On a tendance à penser qu’il s’agissait d’un vrai coup bas, de la part de M. Karoui, qui avait motivé la dénonciation de son confrère, et non pas d’une prise de conscience ni d’une question de principe, pour deux raisons…

D’abord, parce que le patron de Nessma est lui-même sérieusement soupçonné de corruption financière et qu’il a été, à son tour, poursuivi par la justice, quelques années plus tard, suite à une plainte déposée par l’organisation I Watch. D’ailleurs, aujourd’hui, tout comme Sami Fehri, ses avoirs sont gelés et il est interdit de voyager.

Les destins scellés des adversaires d’hier font d’eux, aujourd’hui, des coapins !

Ensuite, parce que la nature de la relation actuelle entre les deux hommes est diamétralement opposée à celle qui les liait il y a 7 ans. Sami Fehri a, d’ailleurs, quasiment participé à la campagne électorale de Qalb Tounes et de son leader, M. Karoui, lors des élections législatives et présidentielle qui ont eu lieu cette année, via sa chaîne de télévision, dont pratiquement tous les chroniqueurs, ainsi que la présentatrice de l’émission politique quotidienne, « Tounes El Yaoum », s’étaient mobilisés pour glorifier l’image du patron de Nessma durant près d’un mois.

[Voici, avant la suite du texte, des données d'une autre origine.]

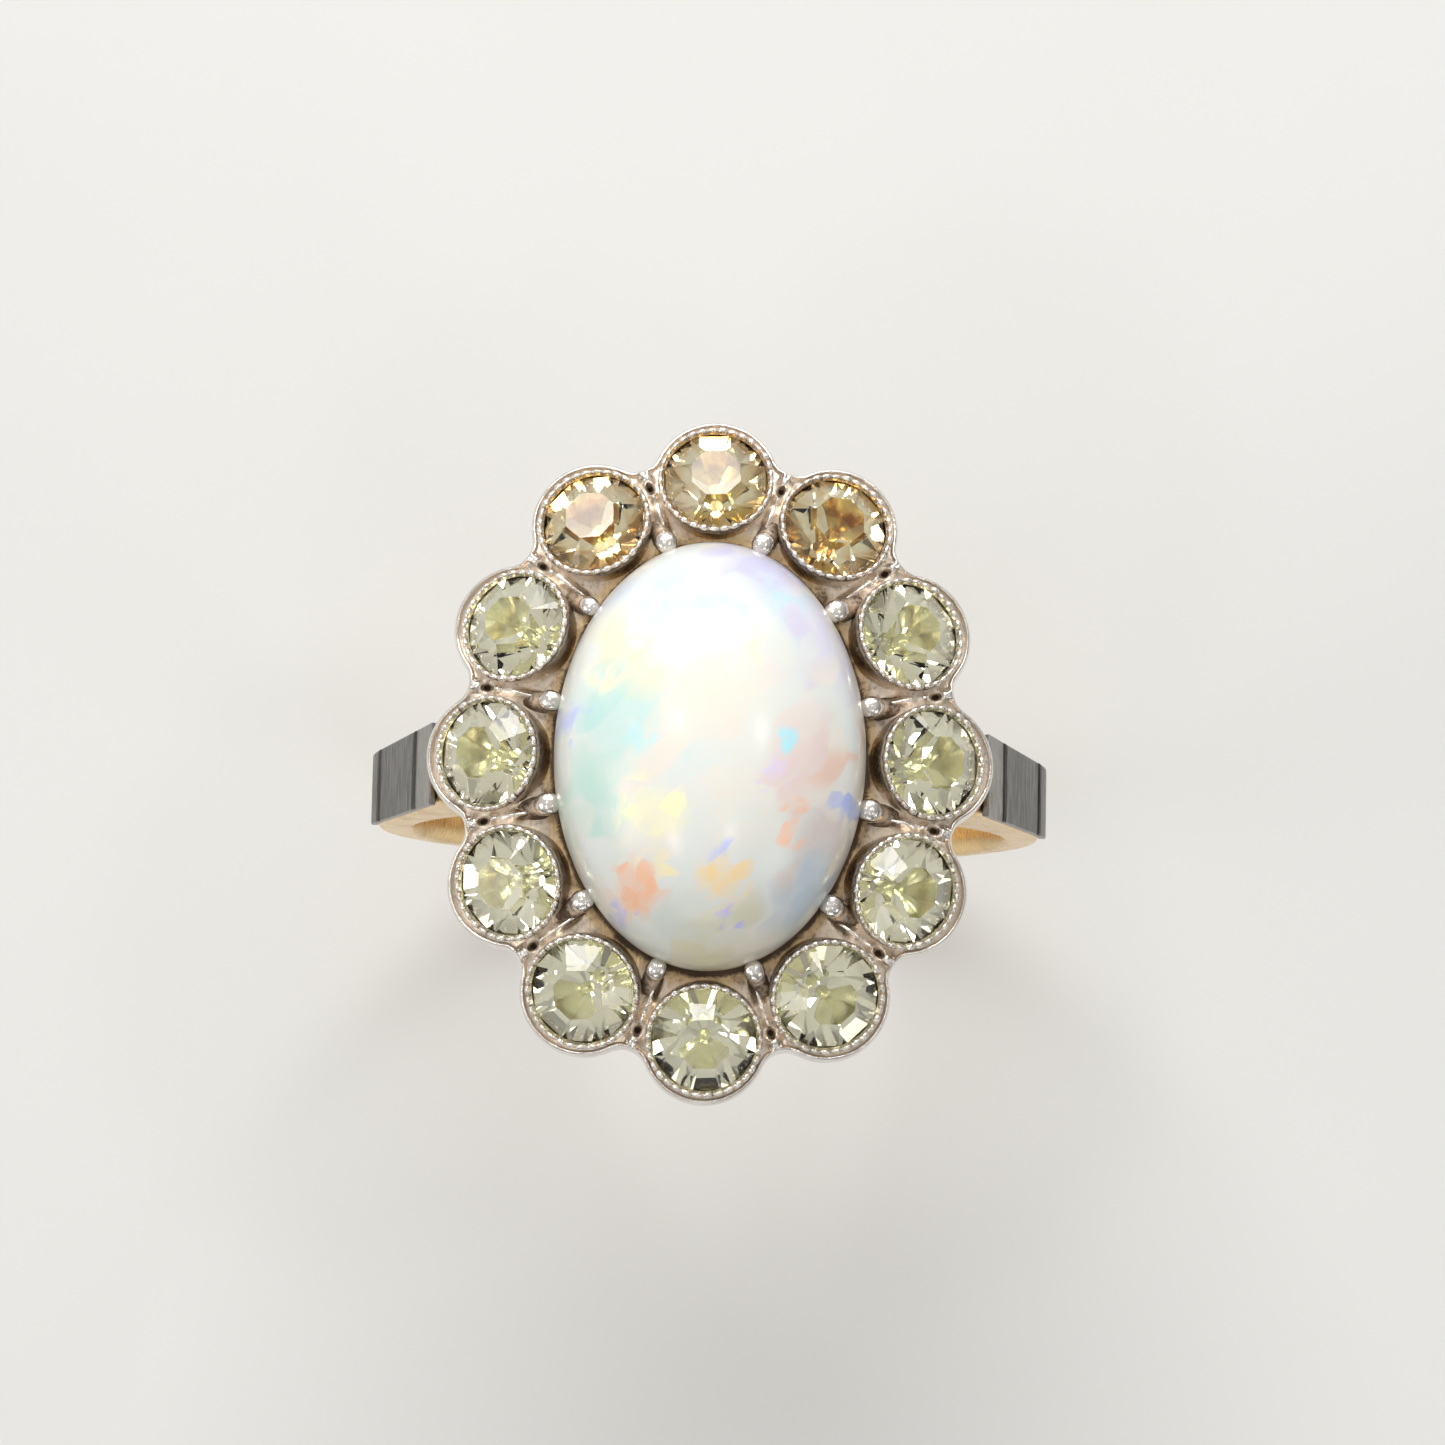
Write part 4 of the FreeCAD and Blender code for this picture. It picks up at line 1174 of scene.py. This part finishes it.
class MakeSettings(bpy.types.Operator):
    """Millgrained collets, paste stones and the foil behind them"""
    bl_idname = "ring.make_settings"
    bl_label = "Paste settings"

    def execute(self, context):
        paint = colours()
        clear = finish("paste_clear", lambda name: paste_glass(
            name, tuple(paint.paste), haze=0.10, stain=0.12))
        amber = finish("paste_amber", lambda name: paste_glass(
            name, tuple(paint.amber), haze=0.28, stain=0.9))
        bright = finish("foil_bright", lambda name: foil_finish(
            name, tuple(paint.foil), FOIL_TARNISH, share=0.10))
        spoilt = finish("foil_spoilt", lambda name: foil_finish(
            name, FOIL_YELLOW, tuple(paint.rust), share=0.16))
        silver = finish("worn_silver", worn_silver)
        for index, place in enumerate(settings()):
            number = "%02d" % (index + 1)
            piece = make_piece("millgrain_" + number, collet_surface(place, index))
            fit_out(piece, silver, "collet_" + number)
            heading = math.atan2(place[0][1, 2], place[0][0, 2])
            spin = math.pi / 2 - heading + HAND_SET * math.sin(5.0 * index)
            stone = make_piece("paste_" + number, stone_surface(place, spin), smooth=False)
            yellowed = index in YELLOWED
            fit_out(stone, amber if yellowed else clear, "stone_" + number)
            refinish("foil_" + number, spoilt if yellowed else bright)
        return {"FINISHED"}


class MakeOpal(bpy.types.Operator):
    """Oval opal cabochon"""
    bl_idname = "ring.make_opal"
    bl_label = "Opal"

    def execute(self, context):
        fit_out(make_piece("opal_cabochon", opal_surface()),
                finish("precious_opal", precious_opal), "opal")
        return {"FINISHED"}


class MakeClaws(bpy.types.Operator):
    """Bead claws round the opal"""
    bl_idname = "ring.make_claws"
    bl_label = "Bead claws"

    def execute(self, context):
        half_x, half_y = ring_axes()
        parts = [claw_surface(index, turn)
                 for index, turn in enumerate(oval_turns(half_x, half_y, STONES, 0.5))]
        fit_out(make_piece("bead_claw_set", joined(parts)),
                finish("worn_silver", worn_silver), "bead_claws")
        return {"FINISHED"}


# Each: name, degrees round from +X, degrees down from straight up, degrees wide and high,
# brightness, colour.
LAMPS = [
    ("key", 97, 47, 46, 16, 8.2, (1.0, 0.99, 0.98)),
    ("window", 92, 73, 44, 12, 2.8, (0.95, 0.98, 1.0)),
    ("side_left", 195, 58, 26, 22, 2.4, (1.0, 0.98, 0.95)),
    ("side_right", 325, 60, 20, 20, 1.8, (1.0, 0.98, 0.95)),
    ("front", 268, 66, 26, 12, 2.2, (1.0, 0.98, 0.96)),
    ("spark_1", 20, 30, 6, 6, 11.0, (1.0, 1.0, 1.0)),
    ("spark_2", 142, 22, 6, 6, 11.0, (1.0, 1.0, 1.0)),
    ("spark_3", 232, 34, 6, 6, 10.0, (1.0, 1.0, 1.0)),
    ("spark_4", 60, 66, 8, 6, 9.0, (1.0, 1.0, 1.0)),
    ("spark_5", 300, 26, 5, 5, 10.0, (1.0, 1.0, 1.0)),
]


LAMP_DISTANCE = 0.30


def soft_light(name, round_from_x, down, wide, high, brightness, tint):
    """Oblong lamp facing the head; brightness is how bright it looks."""
    target = Vector((0, 0, stone_level()))
    way = Matrix.Rotation(math.radians(round_from_x), 3, "Z") @ Vector(
        (math.sin(math.radians(down)), 0, math.cos(math.radians(down))))
    lamp = bpy.data.lights.new(name, "AREA")
    lamp.shape = "RECTANGLE"
    lamp.size = 2 * LAMP_DISTANCE * math.tan(math.radians(wide / 2))
    lamp.size_y = 2 * LAMP_DISTANCE * math.tan(math.radians(high / 2))
    lamp.energy = brightness * lamp.size * lamp.size_y * math.pi
    lamp.color = tint
    thing = bpy.data.objects.new(name, lamp)
    bpy.context.scene.collection.objects.link(thing)
    thing.location = target + way * LAMP_DISTANCE
    thing.rotation_euler = (-way).to_track_quat("-Z", "Y").to_euler()


SKY_WAY = (-0.34, 0.50, 0.80)           # towards the brightest part of the surroundings
SKY_RAMP = {"From Min": -0.3, "From Max": 0.9, "To Min": 0.20, "To Max": 0.60}
SKY_TINT = (1.0, 0.985, 0.96, 1)


def studio_world():
    """Pale surroundings, brightest overhead and towards +Y, dimmer low down and behind."""
    world = bpy.data.worlds.new("studio")
    world.use_nodes = True
    nodes, links = world.node_tree.nodes, world.node_tree.links
    way = nodes.new("ShaderNodeTexCoord").outputs["Generated"]
    lean = nodes.new("ShaderNodeVectorMath")
    lean.operation = "DOT_PRODUCT"
    links.new(way, lean.inputs[0])
    lean.inputs[1].default_value = SKY_WAY
    ramp = nodes.new("ShaderNodeMapRange")
    ramp.interpolation_type = "SMOOTHSTEP"
    links.new(lean.outputs["Value"], ramp.inputs["Value"])
    for socket, number in SKY_RAMP.items():
        ramp.inputs[socket].default_value = number
    background = nodes["Background"]
    background.inputs["Color"].default_value = SKY_TINT
    links.new(ramp.outputs["Result"], background.inputs["Strength"])
    return world


FLOOR_HALF = 4.0
CAMERA_TILT, CAMERA_ROLL = math.radians(6.5), math.radians(2.5)
CAMERA_DISTANCE, HALF_VIEW = 120 * MM, 20.23 * MM       # half of the width seen at the head
AIM_RIGHT, AIM_UP = 0.33 * MM, 1.01 * MM
SENSOR_WIDTH = 36.0
CLIP = (0.01, 3.0)


def place_camera(scene):
    """Camera over the head, tilted a little towards -Y."""
    target = Vector((0, 0, stone_level()))
    back = Vector((0, -math.sin(CAMERA_TILT), math.cos(CAMERA_TILT)))
    up = Vector((0, math.cos(CAMERA_TILT), math.sin(CAMERA_TILT)))
    lens = bpy.data.cameras.new("camera")
    lens.sensor_width = SENSOR_WIDTH
    lens.lens = SENSOR_WIDTH / 2 * CAMERA_DISTANCE / HALF_VIEW
    lens.clip_start, lens.clip_end = CLIP
    camera = bpy.data.objects.new("camera", lens)
    scene.collection.objects.link(camera)
    camera.location = target + back * CAMERA_DISTANCE
    aim = target + up * AIM_UP + Vector((1, 0, 0)) * AIM_RIGHT
    look = (aim - camera.location).to_track_quat("-Z", "Y").to_matrix()
    camera.rotation_euler = (look @ Matrix.Rotation(CAMERA_ROLL, 3, "Z")).to_euler()
    scene.camera = camera


class MakeStage(bpy.types.Operator):
    """Floor, soft lights and camera"""
    bl_idname = "ring.make_stage"
    bl_label = "Stage"

    def execute(self, context):
        corners = np.array([[x * FLOOR_HALF, y * FLOOR_HALF, HOOP_LOW.z]
                            for x, y in ((-1, -1), (1, -1), (1, 1), (-1, 1))])
        floor = make_piece("floor", (corners, np.array([[0, 1, 2, 3]])))
        floor.data.materials.append(finish("floor_paint", floor_paint))
        context.scene.world = studio_world()
        context.scene.view_settings.view_transform = "Standard"
        for lamp in LAMPS:
            soft_light(*lamp)
        place_camera(context.scene)
        return {"FINISHED"}


class RingPanel(bpy.types.Panel):
    """Buttons that make the ring, piece by piece"""
    bl_idname = "VIEW3D_PT_ring"
    bl_label = "Opal and Paste Ring"
    bl_space_type = "VIEW_3D"
    bl_region_type = "UI"
    bl_category = "Ring"

    def draw(self, context):
        column = self.layout.column()
        for group in (context.scene.ring_sizes, context.scene.ring_colours):
            for name in group.bl_rna.properties.keys():
                if name not in ("rna_type", "name"):
                    column.prop(group, name)
        for operator in MAKERS:
            column.operator(operator.bl_idname)


MAKERS = (MakeHoop, MakeFacings, MakeHead, MakeSettings, MakeOpal, MakeClaws, MakeStage)
CLASSES = (RingSizes, RingColours, *MAKERS, RingPanel)


def register():
    for item in CLASSES:
        bpy.utils.register_class(item)
    bpy.types.Scene.ring_sizes = PointerProperty(type=RingSizes)
    bpy.types.Scene.ring_colours = PointerProperty(type=RingColours)


def unregister():
    del bpy.types.Scene.ring_sizes
    del bpy.types.Scene.ring_colours
    for item in reversed(CLASSES):
        bpy.utils.unregister_class(item)


def main():
    register()
    bpy.ops.ring.make_hoop()
    bpy.ops.ring.make_facings()
    bpy.ops.ring.make_head()
    bpy.ops.ring.make_settings()
    bpy.ops.ring.make_opal()
    bpy.ops.ring.make_claws()
    bpy.ops.ring.make_stage()


if __name__ == "__main__":
    main()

Oui, Sami Fehri, qui ne rate aucune occasion pour se plaindre des poursuites juridiques à son encontre et qui n’hésite pas à leur donner une dimension politique, conspirationniste, a lui-même presque tout fait, il y a tout juste quelques semaines, pour aider celui qui l’a originellement dénoncé – du moins selon les propos de Salim Ben Hamidane – à prendre le pouvoir.

Et pour cause, le fait que les destins des deux hommes étaient désormais scellés et leurs intérêts personnels n’étaient plus les mêmes ! Leur priorité du moment n’était plus la concurrence médiatique, mais la façon de se sortir des poursuites judiciaires pour l’un et l’obtention du pouvoir pour l’autre… notamment pour se sortir des poursuites judiciaires. Et ils ont probablement fini par comprendre qu’ils avaient intérêt à collaborer ensemble, plutôt que de se faire, mutuellement, la guerre.

Parce que si Nabil Karoui avait gagné le deuxième tour de l’élection présidentielle, il aurait systématiquement eu l’immunité présidentielle et échappé ainsi aux poursuites juridiques à son encontre, durant 5 ans… une période suffisante pour tenter de soudoyer la justice, en vue de se défaire définitivement de ces poursuites et, afin de remercier son désormais nouveau copain, de laisser pourrir l’affaire Cactus Prod.

Et l’Etat tunisien dans tout ça ?

Par ailleurs, la révélation de Salim Ben Hamidane nous incite à se poser des questions sur le rôle de l’Etat dans tout ça. Est-ce qu’il aurait fallu que ce soit un concurrent qui dénonce son confrère, dans le cadre d’un méprisable règlement de comptes, pour que des présumées informations pertinentes, liées à un crime de corruption financière de cette envergure, soient transmises à la justice ? Quelle aurait été l’issue de cette affaire si les deux hommes étaient déjà en bons termes à l’époque ? Et à quoi servent toutes ces institutions chargées de lutter contre la corruption ou assurer les contrôles nécessaires des transactions économiques et des activités médiatiques et qui coûtent les yeux de la tête aux contribuables en termes de salaires, de voitures de fonction, de bons d’essence et de défraiements divers ?

On en citera, pour souligner leur inutilité ou leur complicité, passive ou active, avec les lobbys et les réseaux d’influence : la justice, la Cour des comptes, la Commission d’analyses financières relevant de la Banque centrale de Tunisie, l’Instance nationale de lutte contre la corruption ou encore la Haute autorité indépendante de la communication audiovisuelle. Si M. Karoui n’avait pas balancé son frère ennemi M. Fehri à M. Ben Hamidane et si ce dernier n’avait pas remis le dossier à la justice, l’affaire où est poursuivi aujourd’hui le patron d’El-Hiwar Ettounsi aurait-elle jamais été ébruitée ??

Cette question mérite d’être sérieusement posée pour souligner l’inefficacité de nombreuses institutions en charge de la lutte contre la corruption et étudier les moyens de les doter des moyens nécessaires pour réussir dans leur mission.